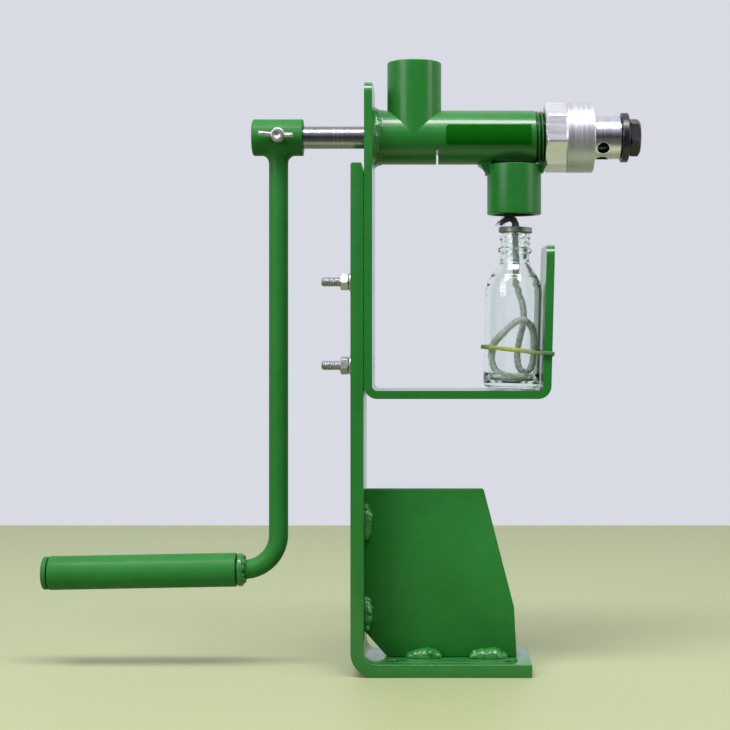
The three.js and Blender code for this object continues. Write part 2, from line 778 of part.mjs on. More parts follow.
= = = =
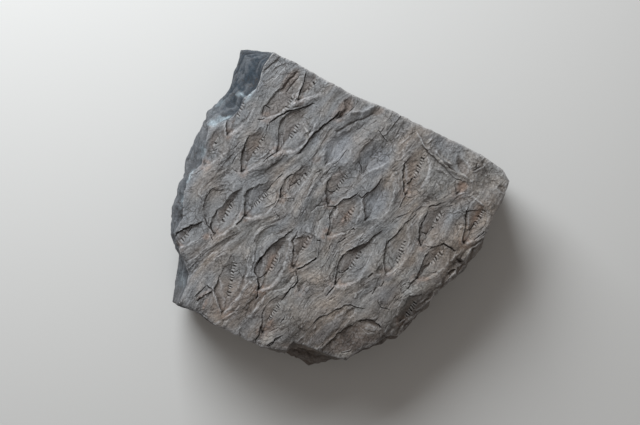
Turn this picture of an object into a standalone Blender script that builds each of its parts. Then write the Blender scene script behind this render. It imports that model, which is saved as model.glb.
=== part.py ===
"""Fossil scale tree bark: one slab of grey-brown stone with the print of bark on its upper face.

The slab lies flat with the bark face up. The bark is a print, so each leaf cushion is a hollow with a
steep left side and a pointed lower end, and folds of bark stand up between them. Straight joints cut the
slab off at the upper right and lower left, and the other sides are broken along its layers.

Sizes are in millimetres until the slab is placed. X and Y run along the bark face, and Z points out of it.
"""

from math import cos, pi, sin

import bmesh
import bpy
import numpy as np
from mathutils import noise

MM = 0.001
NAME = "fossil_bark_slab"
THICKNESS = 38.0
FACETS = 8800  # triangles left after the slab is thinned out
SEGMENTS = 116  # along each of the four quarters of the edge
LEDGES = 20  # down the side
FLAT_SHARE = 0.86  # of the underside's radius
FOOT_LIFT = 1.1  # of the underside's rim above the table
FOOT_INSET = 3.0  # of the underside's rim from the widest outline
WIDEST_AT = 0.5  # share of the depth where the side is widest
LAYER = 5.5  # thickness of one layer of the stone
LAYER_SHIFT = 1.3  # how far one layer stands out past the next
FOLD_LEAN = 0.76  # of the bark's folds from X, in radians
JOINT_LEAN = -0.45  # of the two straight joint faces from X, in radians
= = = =
Set exercise:
Reply with only the number of lines in the material above where the string "parts" appears.

Full answer:
2